Rafea Anadi appears almost lost within her long, black veil. Short of stature and slightly bowed, she seems she could be blown away by the wind.
But one look in her dark brown eyes – unflinching, unafraid – and you know that Ms. Anadi is someone who is not to be trifled with.
Ms. Anadi is the star of the documentary film Solar Mamas. The film follows Ms. Anadi and her friend, the older, quieter Umm Badr, as they journey to India to be trained in solar engineering and return to their remote village to implement what they have learned.

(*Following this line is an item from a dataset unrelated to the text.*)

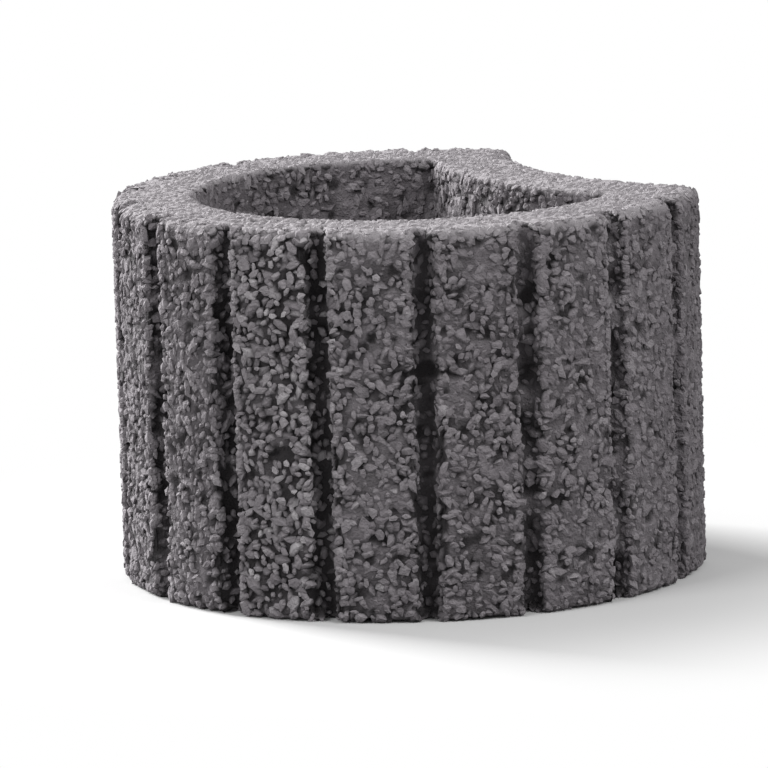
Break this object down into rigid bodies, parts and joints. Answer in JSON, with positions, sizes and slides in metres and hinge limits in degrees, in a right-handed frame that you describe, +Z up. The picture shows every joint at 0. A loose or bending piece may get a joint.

The women were selected to be trainees at the Barefoot College, a programme created by the Indian activist, Bunker Roy, where illiterate and semi-literate grandmothers from rural villages around the world are trained to become solar engineers. With many of the women unable to speak the same language as their instructors, knowledge during the six-month course is transferred using sign language, repetition, and visual aids.
Amazingly, the technical challenges these women faced were just the beginning of their story. Six weeks into the course, Ms. Anadi’s husband called to tell her that if she did not return immediately he would divorce her and take her children. By staying at Barefoot College, she was breaking radically with the moral order of her community. But remember those eyes: Rafea Anadi cannot be intimidated.
Did she have doubts?
“Never. I always wanted to do it. On the contrary, you tell me ‘no’ and I want to do it ten times more,” she says with only the faintest hint of a smile.
Mona Eldaief, the director of Solar Mamas, focused on these women from Jordan because she wanted to capture some of the cultural obstacles that women can face when attempting to change their communities. Anadi and Umm Badr went through “hell” to reach their goal, according to Ms. Eldaief.
At the same time, the director wanted the film to demonstrate how much can be accomplished by putting the responsibility for alleviating poverty into the hands of women.
“If you give a man training he might take his skills and move to the city, away from his family. But when a woman has control her instinct is to give it back to her children,” says Ms. Eldaief. “And we see in Rafea’s case that she was able to bring sustainable income and sustainable energy to where there’s no resources.”
The other lesson of Ms. Anadi’s experience is that the knowledge she gained can bring profound, positive changes to the sustainability of small communities.
Raouf Dabbas appeared in the film when he was senior adviser to Minister of the Environment in Jordan. He is now vice-president of Friends of the Environment, which has taken over the mission of training and equipping local women in solar engineering. “Jordan is the fourth poorest country in the world for water resources… and receives 90 per cent of its energy from outside,” he says.
This means that in small impoverished towns where fuel is extremely expensive, villagers must burn firewood. The frequent uprooting of trees loosens ground soil and destabilises the entire ecosystem.
The knowledge and resources provided by Barefoot College and Friends of the Environment allowed villagers to halt this practice at a stroke. Ms. Anandi was also trained in the installation of solar cookers and water harvesting technology, making the town even more independent and sustainable.
What makes the programme different than other solar initiatives, says Mr. Dabbas, is the fact that training local women creates a lasting change. While solar systems implanted by other NGOs broke down after six or seven years, the systems in Ms. Anadi’s village can last indefinitely as she passes on her knowledge to the community.
“By doing it this way the people of the village are empowered … It’s a great model that we can replicate everywhere,” says Mr. Dabbas. “I hope that through COP18, we’ll shed light to all the legislators who are here that we can do the change if we’re thinking in a sustainable way.”
Mr. Dabbas says that the Clean Development Mechanism (CDM) – the Kyoto Protocol’s mechanism for funding emissions reduction and limitation projects – is overly complex and frequently overlooks small, unique projects by organisation such as Friends of the Environment. He calls on decision makers at COP18/CMP8 to devise a financing mechanism that is “more grass-roots organisation friendly”.
As these and similar initiatives wait for funding, Ms Anadi has a message for any woman who, like her, wants to change the future of their community for the better.
“I would tell her that there is nothing that a woman cannot do if she puts her mind to it,” she says.
Does she mean it? Just look in her eyes.